The main opinion quotes liberally from, and relies strongly on, the case of State v. Regents of University, 35 Kan. 389, 40 P. 656, 658, 29 L.R.A. 378, but I think that case is clearly distinguished from the case at bar by the statement appearing in the quoted paragraph of the opinion that "section 11, chapter 258, Laws 1889, which was in force at the time the action was brought, reads: `Admission into the university shall be free to all the inhabitants of the state.'" There is no constitutional or statutory requirement that admission into agricultural high schools shall be free to all inhabitants of this state.

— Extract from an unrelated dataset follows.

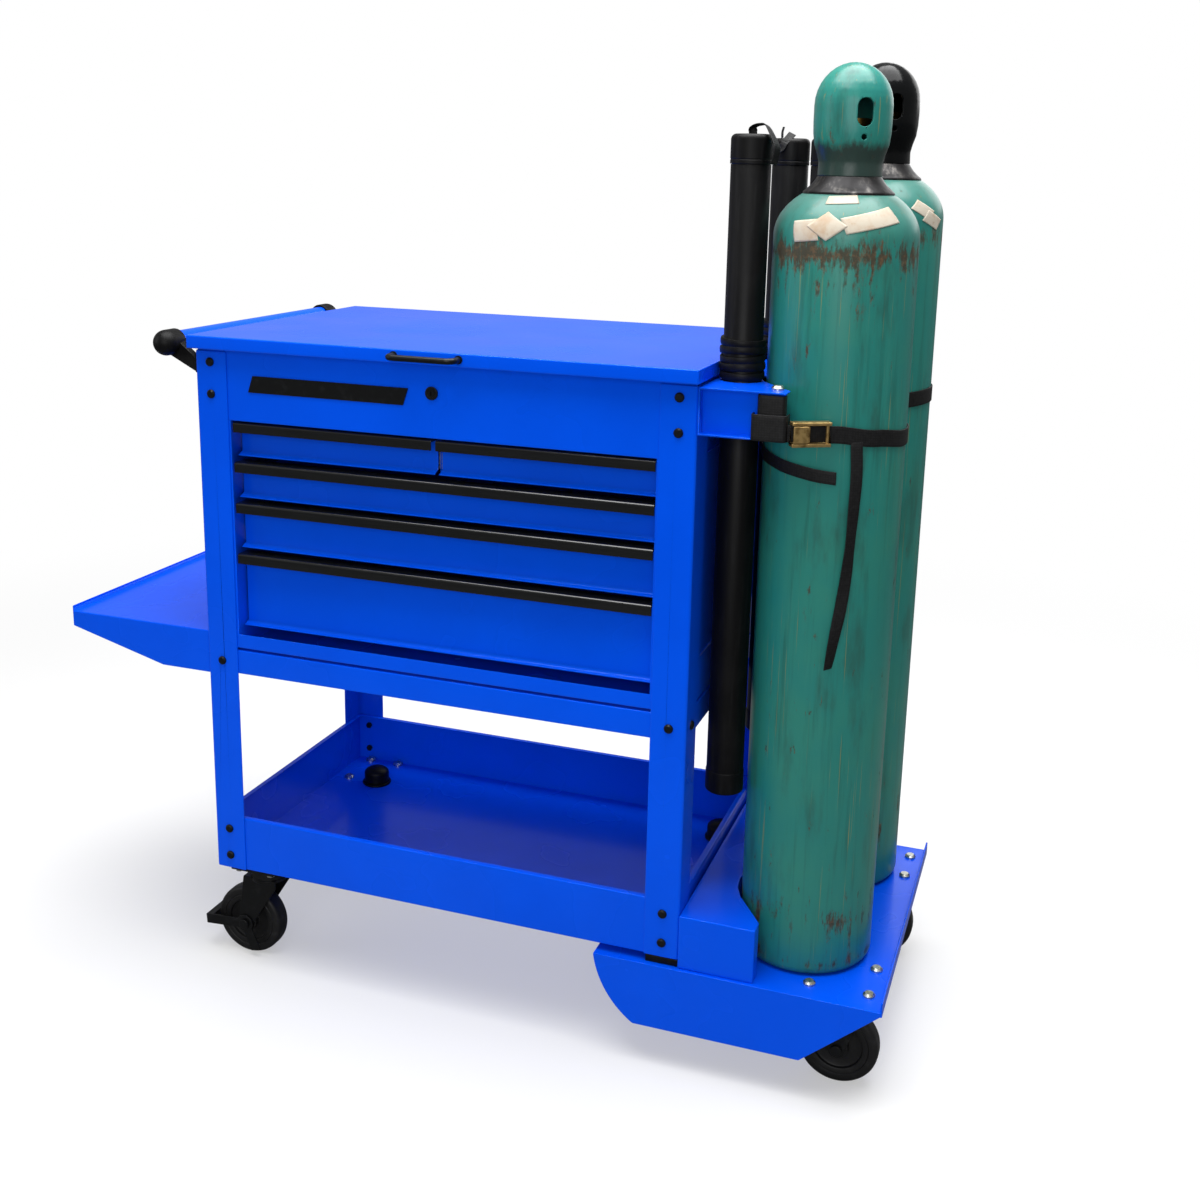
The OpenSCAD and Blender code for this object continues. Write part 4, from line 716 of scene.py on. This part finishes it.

In the case of Jones v. Day, 127 Miss. 136, 89 So. 809, 18 A.L.R. 645, this court held that a regulation that all male students of an agricultural high school should wear *Page 511 khaki uniforms while attending the school was a reasonable regulation and a proper exercise of the power to do all things necessary to the successful operation of the school. It is said that this case is no authority for the regulations sought to be sustained in the case at bar, for the reason that the requirement that uniforms be worn at all times while in attendance at the school was in aid of discipline. It may be true that the requirement of uniforms may be partially justified on disciplinary grounds, but there are other well recognized and important considerations that enter into the determination of the reasonableness of a regulation requiring the wearing of uniforms, and, while I concede that Jones v. Day, supra, is not necessarily controlling here, I think it has strong persuasive force in aid of my views. I think the rule or regulation requiring the payment of the fees in question is a reasonable exercise by the trustees of a power expressly granted by statute.
I am authorized by Judge GRIFFITH to say that he concurs in this dissent.